Tese resgata embate travado entre a Light e a CBEE nas três primeiras décadas do século XX
Parte da história dos processos de industrialização e de formação do capitalismo brasileiro acaba de ser resgatada pela tese de doutoramento do sociólogo Alexandre Macchione Saes, defendida no Instituto de Economia (IE) da Unicamp. No trabalho, o autor recupera os conflitos ocorridos entre as empresas Light, de origem canadense, e a Companhia Brasileira de Energia Elétrica (CBEE), que travaram acirrada disputa, nas primeiras décadas do século 20, pelos serviços públicos urbanos em três importantes capitais do país: São Paulo, Rio de Janeiro e Salvador. “Esses embates são historicamente importantes porque revelam aspectos da oposição entre os capitais estrangeiro e nacional num momento de ‘modernização’ do Brasil”, afirma.
Tal situação levou as duas empresas a estabelecerem estratégias semelhantes de “aproximação” dos legislativos municipais. Tanto a Light, que chegou ao país em 1899, quanto a CBEE, criada legalmente em 1909, promoviam pesados lobbies para tentar conquistar as concessões dos serviços públicos urbanos nas referidas localidades. “Na prática, graças à cooptação de vereadores e outras autoridades, as companhias ajudavam a ditar as regras que deveriam cumprir”, explica o autor da tese.
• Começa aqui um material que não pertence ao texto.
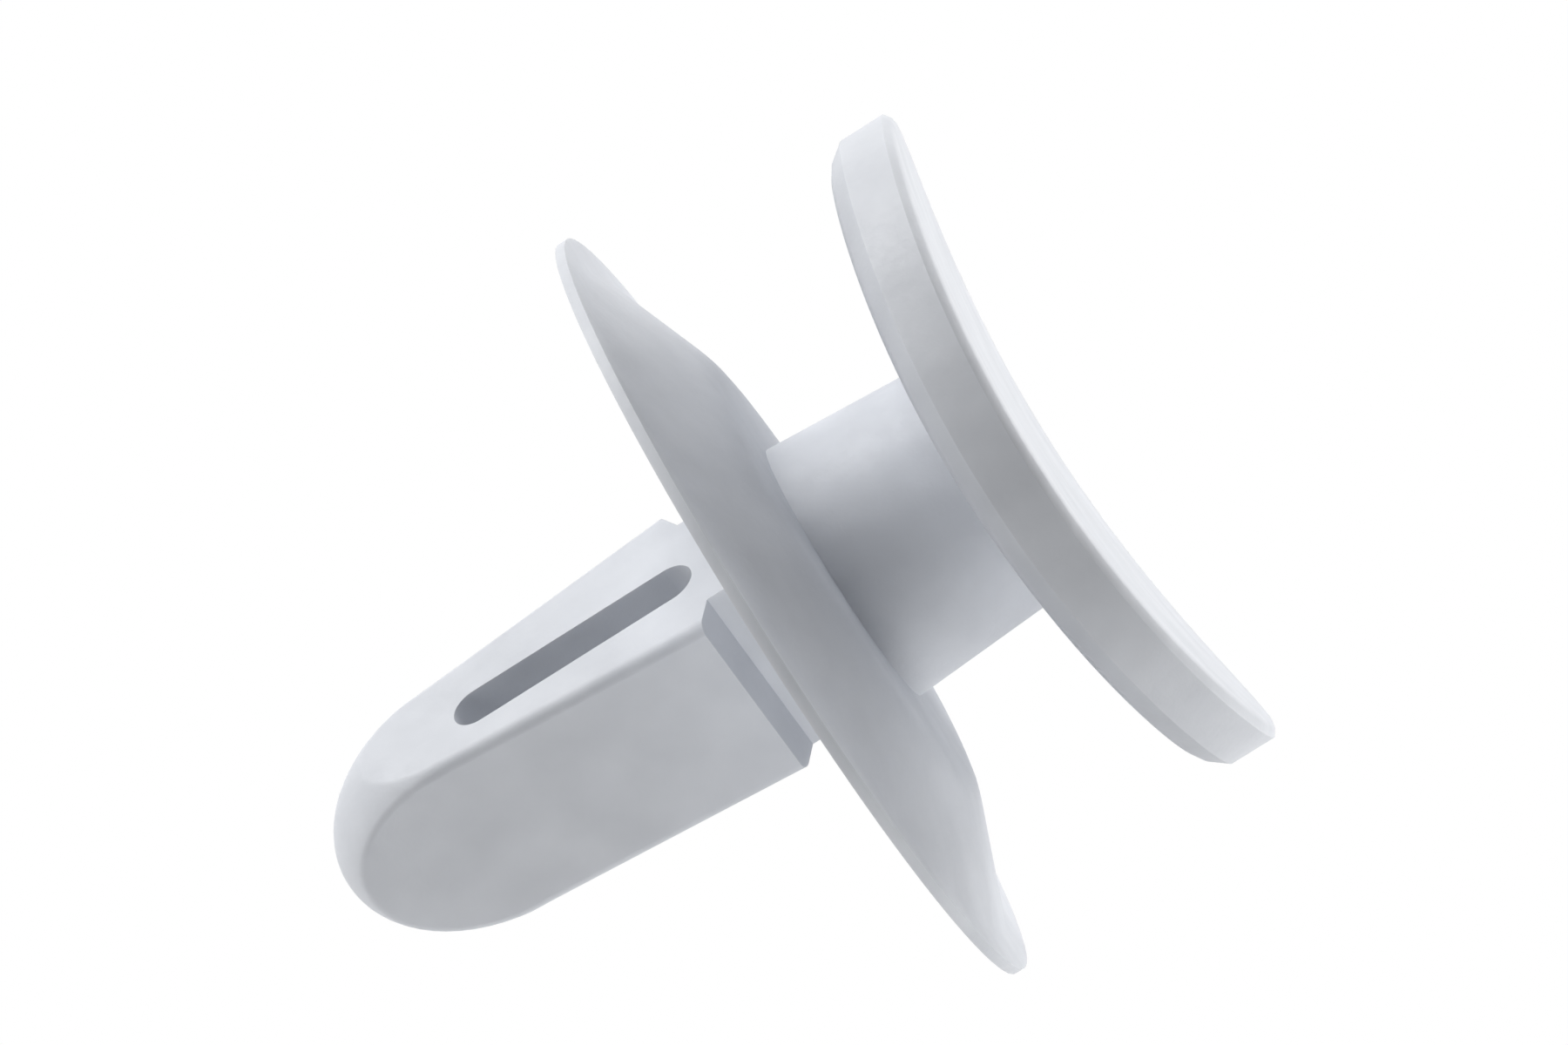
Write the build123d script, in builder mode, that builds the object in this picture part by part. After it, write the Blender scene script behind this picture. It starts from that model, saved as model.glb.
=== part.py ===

E não foram poucas as figuras notórias que aderiram aos interesses das empresas. Em São Paulo, por exemplo, Carlos de Campos, filho do governador Bernardino de Campos, tornou-se advogado da Light justamente no momento em que a empresa chegava ao Estado.
Outro que passou a defender a companhia canadense foi Ruy Barbosa, que à época já era um jurista consagrado. Embora se dissesse um defensor do liberalismo em determinado período de sua vida, ao tornar-se advogado da Light ele alterou o discurso e adotou o argumento da relevância do “monopólio natural”, por considerá-lo mais racional e econômico. Também o vereador José Oswald de Andrade, pai do poeta modernista Oswald de Andrade, cumpriu papel similar. Ele atuou em favor da expansão da concessão da companhia canadense. Posteriormente, suas terras receberam trilhos dos bondes operados pela empresa, o que fez com que os imóveis fossem significativamente valorizados. “Vale destacar que a CBEE adotou estratégia semelhante. Ambas se articulavam com as figuras-chaves nas três capitais, sempre com o objetivo de fazer valer seus interesses”, assinala Alexandre Saes.
Além de abusar dos lobbies, Light e CBEE tratavam, ainda, de atacarem-se mutuamente.
Além de abusar dos lobbies, Light e CBEE tratavam, ainda, de atacarem-se mutuamente.
O segundo ponto abordado pelo sociólogo em seu trabalho de doutoramento é a questão da industrialização brasileira. A chegada do serviço de energia elétrica, aponta o pesquisador, interessava muito ao país, visto tratar-se de um recurso indispensável ao desenvolvimento industrial local. As regiões que contassem com fornecimento adequado de energia, avaliavam os empreendedores, certamente experimentariam um impulso nas atividades industriais. Vale lembrar que esses julgamentos se davam num período de intensa transformação não apenas no Brasil, mas também no restante do mundo, em razão principalmente dos novos desafios e oportunidades criados pela segunda Revolução Industrial. Era, portanto, uma fase propícia à industrialização e à urbanização.
Justamente por conta do “caráter modernizador” das mudanças em curso, explica Alexandre Saes, é que a incorporação dos serviços públicos urbanos, especialmente no segmento da energia elétrica, foi feita de modo apressado, sem a devida regulamentação. “O que prevaleceu foi o interesse em atrair novas empresas para as capitais em questão. Obviamente, essa opção trouxe implicações políticas e sociais para o país. A alegada modernização, por exemplo, não foi para todos. Numa comparação livre, é mais ou menos o que ocorreu nos anos 90, em razão do processo de liberalização da economia e das privatizações. Somente depois das medidas concretizadas é que se pensou em regulamentar melhor os serviços concedidos”, analisa.